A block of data
--------------------------------

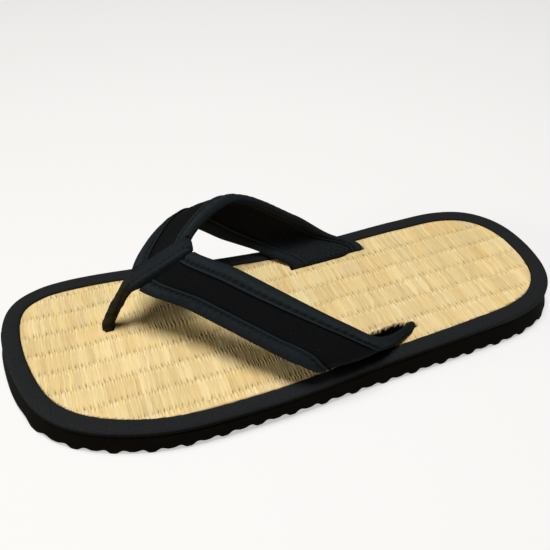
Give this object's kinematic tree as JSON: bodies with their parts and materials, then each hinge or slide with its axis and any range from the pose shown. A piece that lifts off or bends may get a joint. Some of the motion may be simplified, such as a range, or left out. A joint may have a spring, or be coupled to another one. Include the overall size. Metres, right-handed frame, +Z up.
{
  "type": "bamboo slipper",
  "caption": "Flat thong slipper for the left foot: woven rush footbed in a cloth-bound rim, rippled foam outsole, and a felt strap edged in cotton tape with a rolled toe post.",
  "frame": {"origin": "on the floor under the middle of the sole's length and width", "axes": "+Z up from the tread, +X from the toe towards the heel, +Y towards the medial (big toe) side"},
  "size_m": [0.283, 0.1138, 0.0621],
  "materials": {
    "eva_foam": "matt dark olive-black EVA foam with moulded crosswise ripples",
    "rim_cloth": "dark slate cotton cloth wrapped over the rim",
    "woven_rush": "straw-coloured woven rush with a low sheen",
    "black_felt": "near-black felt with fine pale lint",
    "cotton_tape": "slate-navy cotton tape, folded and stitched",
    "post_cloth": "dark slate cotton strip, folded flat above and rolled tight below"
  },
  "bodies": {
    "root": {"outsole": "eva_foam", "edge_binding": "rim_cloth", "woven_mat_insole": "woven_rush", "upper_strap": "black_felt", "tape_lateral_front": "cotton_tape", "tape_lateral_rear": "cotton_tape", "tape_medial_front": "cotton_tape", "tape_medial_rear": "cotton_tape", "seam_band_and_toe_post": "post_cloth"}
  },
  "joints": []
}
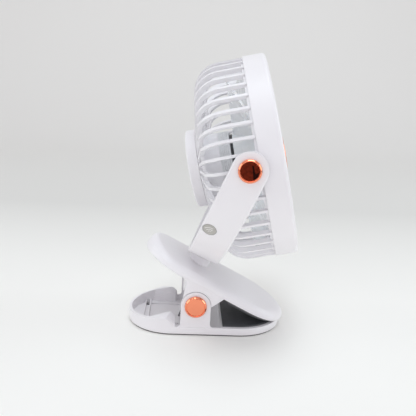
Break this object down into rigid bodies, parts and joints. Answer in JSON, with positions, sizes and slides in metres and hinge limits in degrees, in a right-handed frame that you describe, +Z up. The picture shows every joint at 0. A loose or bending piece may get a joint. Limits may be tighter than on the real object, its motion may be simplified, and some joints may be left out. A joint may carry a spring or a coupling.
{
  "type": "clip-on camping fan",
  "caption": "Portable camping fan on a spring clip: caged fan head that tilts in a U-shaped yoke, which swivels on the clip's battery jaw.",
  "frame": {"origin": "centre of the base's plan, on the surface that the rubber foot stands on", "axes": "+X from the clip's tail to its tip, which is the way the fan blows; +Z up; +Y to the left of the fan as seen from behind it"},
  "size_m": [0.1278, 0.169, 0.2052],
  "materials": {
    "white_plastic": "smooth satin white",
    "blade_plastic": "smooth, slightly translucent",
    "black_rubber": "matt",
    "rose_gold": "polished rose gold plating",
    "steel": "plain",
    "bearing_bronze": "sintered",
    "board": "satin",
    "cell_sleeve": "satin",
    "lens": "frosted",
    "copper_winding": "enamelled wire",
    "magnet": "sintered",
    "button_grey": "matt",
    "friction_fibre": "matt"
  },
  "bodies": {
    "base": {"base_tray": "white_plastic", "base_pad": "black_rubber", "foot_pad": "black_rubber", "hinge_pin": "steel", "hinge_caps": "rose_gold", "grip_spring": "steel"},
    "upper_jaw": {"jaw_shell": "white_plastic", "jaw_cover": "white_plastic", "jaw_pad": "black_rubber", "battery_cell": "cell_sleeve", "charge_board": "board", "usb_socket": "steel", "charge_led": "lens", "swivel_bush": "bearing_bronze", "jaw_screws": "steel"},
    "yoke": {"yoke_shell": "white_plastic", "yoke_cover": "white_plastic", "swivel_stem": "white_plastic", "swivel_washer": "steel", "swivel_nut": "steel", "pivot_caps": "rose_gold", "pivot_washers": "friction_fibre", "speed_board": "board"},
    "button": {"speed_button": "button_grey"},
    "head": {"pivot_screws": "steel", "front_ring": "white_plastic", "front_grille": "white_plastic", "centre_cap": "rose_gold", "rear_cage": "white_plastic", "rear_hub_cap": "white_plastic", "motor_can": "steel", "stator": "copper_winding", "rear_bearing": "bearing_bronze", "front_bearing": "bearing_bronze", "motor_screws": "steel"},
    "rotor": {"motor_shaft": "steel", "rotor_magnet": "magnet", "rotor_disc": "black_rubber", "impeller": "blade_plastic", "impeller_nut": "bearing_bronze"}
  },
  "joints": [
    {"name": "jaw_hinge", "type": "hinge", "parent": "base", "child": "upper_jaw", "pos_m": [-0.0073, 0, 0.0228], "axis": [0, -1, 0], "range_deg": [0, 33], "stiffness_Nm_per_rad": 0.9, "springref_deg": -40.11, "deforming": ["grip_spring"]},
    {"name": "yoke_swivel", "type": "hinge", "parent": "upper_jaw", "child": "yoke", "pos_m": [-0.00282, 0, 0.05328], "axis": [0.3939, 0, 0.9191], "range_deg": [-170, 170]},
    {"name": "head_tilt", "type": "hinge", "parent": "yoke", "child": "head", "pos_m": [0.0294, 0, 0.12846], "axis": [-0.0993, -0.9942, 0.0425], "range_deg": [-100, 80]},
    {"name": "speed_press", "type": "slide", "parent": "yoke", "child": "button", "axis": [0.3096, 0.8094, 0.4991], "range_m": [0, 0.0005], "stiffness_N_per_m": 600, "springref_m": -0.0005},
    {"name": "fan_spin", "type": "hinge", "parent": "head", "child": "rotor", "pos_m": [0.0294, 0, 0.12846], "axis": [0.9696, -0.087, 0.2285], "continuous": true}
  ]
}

--------------------------------

> **Objective**: Copy out all lines that carry the word "from".

> **Task solution**:
Give this object's kinematic tree as JSON: bodies with their parts and materials, then each hinge or slide with its axis and any range from the pose shown. A piece that lifts off or bends may get a joint. Some of the motion may be simplified, such as a range, or left out. A joint may have a spring, or be coupled to another one. Include the overall size. Metres, right-handed frame, +Z up.
  "frame": {"origin": "on the floor under the middle of the sole's length and width", "axes": "+Z up from the tread, +X from the toe towards the heel, +Y towards the medial (big toe) side"},
  "frame": {"origin": "centre of the base's plan, on the surface that the rubber foot stands on", "axes": "+X from the clip's tail to its tip, which is the way the fan blows; +Z up; +Y to the left of the fan as seen from behind it"},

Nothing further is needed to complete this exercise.